**Exercise**
Your task is to quote the records from their first line through the line containing "const wallThickness = 9.5;", with nothing added or left out.

*** Material

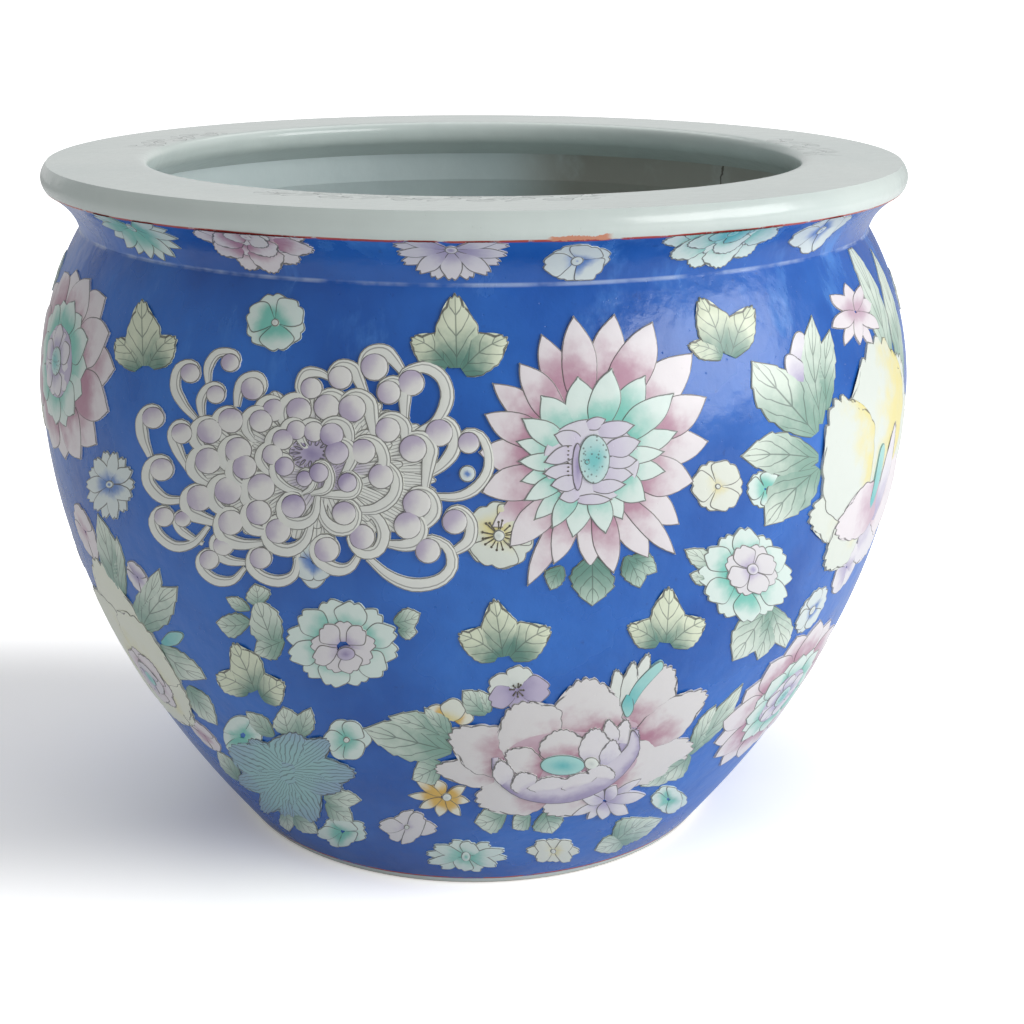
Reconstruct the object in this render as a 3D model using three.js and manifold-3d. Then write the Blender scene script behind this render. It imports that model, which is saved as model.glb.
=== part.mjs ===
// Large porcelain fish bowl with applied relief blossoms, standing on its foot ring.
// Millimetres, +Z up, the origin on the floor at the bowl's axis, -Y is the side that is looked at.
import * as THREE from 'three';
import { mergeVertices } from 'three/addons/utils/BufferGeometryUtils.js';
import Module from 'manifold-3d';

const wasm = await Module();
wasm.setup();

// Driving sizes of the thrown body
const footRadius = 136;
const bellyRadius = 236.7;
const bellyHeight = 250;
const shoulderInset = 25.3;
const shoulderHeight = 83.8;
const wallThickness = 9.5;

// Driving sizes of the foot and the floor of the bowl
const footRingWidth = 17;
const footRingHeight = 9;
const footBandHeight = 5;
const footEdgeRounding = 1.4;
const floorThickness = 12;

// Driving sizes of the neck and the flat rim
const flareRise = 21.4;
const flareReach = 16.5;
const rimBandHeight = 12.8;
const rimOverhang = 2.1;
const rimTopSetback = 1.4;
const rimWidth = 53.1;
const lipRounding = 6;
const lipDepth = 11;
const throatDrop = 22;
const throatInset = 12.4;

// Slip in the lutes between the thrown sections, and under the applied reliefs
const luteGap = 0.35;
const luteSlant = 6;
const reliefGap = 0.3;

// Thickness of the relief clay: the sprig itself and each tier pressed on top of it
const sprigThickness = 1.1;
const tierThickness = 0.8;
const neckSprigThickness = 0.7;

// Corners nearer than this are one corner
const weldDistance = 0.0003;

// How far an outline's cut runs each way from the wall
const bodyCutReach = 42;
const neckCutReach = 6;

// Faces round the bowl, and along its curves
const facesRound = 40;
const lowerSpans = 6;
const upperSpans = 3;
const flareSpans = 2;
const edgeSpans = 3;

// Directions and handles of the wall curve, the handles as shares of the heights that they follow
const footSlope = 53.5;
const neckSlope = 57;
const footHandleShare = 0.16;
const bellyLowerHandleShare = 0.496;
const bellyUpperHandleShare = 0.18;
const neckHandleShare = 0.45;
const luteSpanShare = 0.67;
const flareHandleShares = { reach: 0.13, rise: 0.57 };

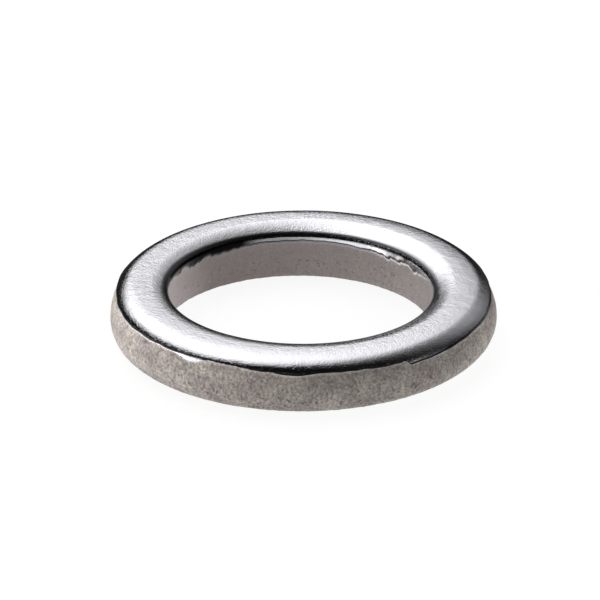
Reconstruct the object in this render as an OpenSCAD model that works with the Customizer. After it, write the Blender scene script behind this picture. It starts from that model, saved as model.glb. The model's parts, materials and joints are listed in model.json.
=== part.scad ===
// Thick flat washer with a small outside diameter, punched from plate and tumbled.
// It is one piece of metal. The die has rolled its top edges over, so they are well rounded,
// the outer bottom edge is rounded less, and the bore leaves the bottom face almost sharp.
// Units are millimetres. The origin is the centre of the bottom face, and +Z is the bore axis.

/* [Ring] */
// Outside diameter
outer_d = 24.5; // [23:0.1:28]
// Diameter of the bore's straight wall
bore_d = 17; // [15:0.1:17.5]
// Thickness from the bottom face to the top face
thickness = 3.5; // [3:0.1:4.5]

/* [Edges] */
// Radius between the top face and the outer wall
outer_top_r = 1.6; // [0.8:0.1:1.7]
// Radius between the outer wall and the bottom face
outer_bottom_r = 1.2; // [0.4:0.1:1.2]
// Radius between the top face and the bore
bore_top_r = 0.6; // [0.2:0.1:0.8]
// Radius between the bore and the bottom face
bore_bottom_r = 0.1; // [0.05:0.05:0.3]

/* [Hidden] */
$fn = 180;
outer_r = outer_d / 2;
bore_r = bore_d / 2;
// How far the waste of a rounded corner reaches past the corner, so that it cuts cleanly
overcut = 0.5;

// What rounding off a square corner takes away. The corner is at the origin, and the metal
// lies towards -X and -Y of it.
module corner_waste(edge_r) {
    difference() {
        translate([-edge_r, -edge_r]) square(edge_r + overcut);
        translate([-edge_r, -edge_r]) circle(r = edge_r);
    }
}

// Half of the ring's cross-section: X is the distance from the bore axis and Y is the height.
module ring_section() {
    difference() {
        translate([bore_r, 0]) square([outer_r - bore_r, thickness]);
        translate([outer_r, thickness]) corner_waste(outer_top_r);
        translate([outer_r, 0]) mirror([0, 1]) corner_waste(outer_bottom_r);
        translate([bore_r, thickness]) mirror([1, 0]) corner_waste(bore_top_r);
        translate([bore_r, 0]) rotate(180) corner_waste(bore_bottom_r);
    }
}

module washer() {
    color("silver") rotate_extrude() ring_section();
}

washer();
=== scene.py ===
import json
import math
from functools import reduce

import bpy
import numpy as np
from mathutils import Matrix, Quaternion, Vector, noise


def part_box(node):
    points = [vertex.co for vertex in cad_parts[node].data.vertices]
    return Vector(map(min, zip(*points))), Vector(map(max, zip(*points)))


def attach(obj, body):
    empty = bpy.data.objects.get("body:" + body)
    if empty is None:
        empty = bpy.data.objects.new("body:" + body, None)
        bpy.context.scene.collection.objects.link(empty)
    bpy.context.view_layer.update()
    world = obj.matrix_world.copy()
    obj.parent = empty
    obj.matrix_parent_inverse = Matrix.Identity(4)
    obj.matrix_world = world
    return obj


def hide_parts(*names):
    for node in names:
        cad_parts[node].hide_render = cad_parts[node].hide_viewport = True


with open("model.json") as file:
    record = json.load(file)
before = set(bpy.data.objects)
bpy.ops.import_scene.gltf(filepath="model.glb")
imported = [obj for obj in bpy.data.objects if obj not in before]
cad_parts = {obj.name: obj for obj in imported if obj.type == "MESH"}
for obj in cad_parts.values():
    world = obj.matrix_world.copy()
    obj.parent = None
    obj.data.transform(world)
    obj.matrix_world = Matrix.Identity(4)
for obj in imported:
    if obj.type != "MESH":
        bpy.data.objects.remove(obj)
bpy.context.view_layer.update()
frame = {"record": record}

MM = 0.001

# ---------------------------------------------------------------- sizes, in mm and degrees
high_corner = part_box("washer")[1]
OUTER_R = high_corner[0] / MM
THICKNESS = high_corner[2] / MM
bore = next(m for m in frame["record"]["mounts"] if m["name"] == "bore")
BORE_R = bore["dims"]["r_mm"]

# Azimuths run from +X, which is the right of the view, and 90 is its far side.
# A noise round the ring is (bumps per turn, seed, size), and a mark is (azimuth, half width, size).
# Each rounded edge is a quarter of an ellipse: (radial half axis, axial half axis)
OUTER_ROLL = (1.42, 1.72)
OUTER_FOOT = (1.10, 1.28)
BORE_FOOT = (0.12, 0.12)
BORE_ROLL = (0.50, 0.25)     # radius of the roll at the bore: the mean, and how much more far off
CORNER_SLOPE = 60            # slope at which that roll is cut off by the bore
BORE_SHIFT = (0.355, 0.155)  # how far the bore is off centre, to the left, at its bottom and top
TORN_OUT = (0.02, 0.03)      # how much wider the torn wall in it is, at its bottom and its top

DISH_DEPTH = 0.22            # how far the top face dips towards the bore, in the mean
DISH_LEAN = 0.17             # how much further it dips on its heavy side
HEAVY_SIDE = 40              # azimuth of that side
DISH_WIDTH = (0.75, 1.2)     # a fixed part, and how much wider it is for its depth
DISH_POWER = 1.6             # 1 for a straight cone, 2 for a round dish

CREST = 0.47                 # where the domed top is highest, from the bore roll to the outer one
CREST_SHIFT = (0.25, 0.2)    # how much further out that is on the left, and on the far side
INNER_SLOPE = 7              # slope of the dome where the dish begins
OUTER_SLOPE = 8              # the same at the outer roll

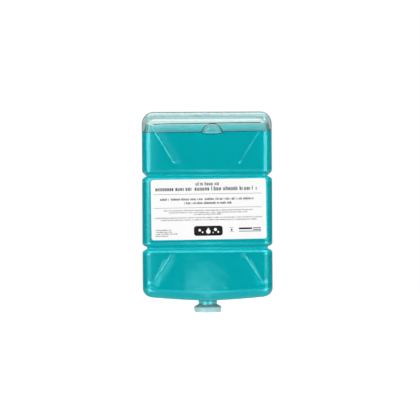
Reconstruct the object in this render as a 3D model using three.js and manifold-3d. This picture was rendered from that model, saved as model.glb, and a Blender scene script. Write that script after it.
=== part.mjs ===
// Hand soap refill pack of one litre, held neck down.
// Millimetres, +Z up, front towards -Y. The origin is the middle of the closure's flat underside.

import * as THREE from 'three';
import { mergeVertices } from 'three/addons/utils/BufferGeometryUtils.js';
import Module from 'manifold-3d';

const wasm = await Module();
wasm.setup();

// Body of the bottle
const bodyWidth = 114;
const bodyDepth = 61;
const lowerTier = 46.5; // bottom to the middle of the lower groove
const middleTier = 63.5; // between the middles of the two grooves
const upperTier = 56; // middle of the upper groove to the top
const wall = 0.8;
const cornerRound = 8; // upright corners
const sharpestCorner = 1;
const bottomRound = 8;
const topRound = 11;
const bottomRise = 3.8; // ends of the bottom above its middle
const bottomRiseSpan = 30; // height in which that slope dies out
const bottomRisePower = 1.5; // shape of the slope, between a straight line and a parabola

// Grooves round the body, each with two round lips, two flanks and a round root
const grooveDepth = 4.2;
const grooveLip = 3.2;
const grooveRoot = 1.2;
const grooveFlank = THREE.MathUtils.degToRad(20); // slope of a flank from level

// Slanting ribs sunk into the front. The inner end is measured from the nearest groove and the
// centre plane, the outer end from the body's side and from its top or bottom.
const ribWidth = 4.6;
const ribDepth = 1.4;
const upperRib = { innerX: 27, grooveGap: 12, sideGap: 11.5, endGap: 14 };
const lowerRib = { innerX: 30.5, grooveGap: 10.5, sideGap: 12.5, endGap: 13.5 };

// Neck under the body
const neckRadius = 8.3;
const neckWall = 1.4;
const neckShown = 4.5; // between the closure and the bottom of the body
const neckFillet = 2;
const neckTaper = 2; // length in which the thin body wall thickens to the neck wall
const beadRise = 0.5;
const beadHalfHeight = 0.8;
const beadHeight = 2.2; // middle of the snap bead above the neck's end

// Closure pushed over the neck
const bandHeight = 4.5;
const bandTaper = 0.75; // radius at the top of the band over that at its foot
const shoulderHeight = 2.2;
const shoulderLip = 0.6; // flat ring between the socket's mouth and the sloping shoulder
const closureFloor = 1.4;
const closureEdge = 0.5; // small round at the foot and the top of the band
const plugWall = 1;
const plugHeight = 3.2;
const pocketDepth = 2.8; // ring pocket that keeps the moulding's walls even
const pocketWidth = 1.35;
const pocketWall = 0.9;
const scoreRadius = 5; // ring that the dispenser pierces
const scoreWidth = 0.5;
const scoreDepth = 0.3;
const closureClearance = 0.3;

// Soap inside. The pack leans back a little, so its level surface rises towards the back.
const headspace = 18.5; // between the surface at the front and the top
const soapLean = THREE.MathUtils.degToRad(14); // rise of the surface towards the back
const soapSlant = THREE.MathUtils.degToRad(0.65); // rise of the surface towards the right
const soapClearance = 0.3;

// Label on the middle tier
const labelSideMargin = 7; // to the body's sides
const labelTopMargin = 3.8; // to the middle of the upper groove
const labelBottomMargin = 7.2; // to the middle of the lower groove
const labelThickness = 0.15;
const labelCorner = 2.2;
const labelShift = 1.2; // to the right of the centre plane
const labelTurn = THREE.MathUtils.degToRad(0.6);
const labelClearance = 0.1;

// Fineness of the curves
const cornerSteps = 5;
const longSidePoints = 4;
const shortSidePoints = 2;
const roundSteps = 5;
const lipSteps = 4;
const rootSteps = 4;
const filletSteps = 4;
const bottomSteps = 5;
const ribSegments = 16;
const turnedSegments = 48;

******

**Worked solution**
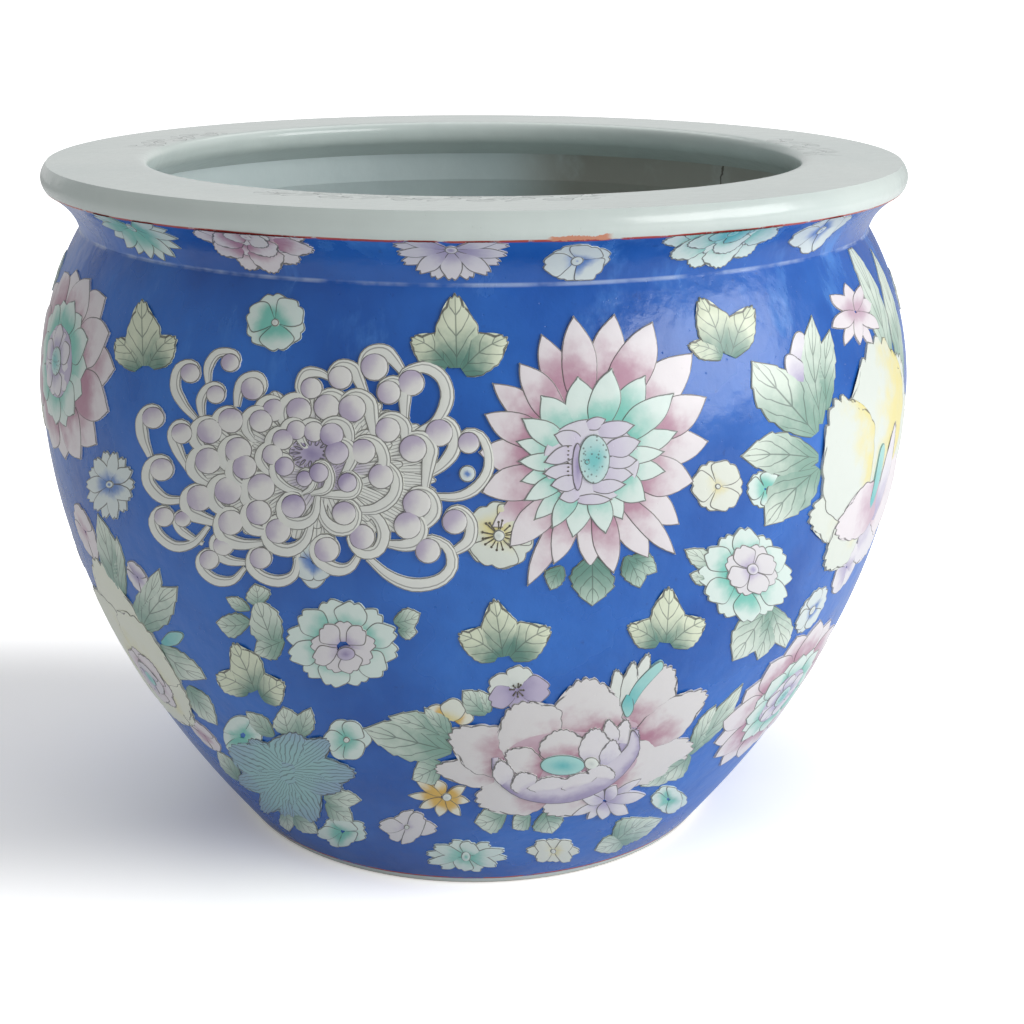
Reconstruct the object in this render as a 3D model using three.js and manifold-3d. Then write the Blender scene script behind this render. It imports that model, which is saved as model.glb.
=== part.mjs ===
// Large porcelain fish bowl with applied relief blossoms, standing on its foot ring.
// Millimetres, +Z up, the origin on the floor at the bowl's axis, -Y is the side that is looked at.
import * as THREE from 'three';
import { mergeVertices } from 'three/addons/utils/BufferGeometryUtils.js';
import Module from 'manifold-3d';

const wasm = await Module();
wasm.setup();

// Driving sizes of the thrown body
const footRadius = 136;
const bellyRadius = 236.7;
const bellyHeight = 250;
const shoulderInset = 25.3;
const shoulderHeight = 83.8;
const wallThickness = 9.5;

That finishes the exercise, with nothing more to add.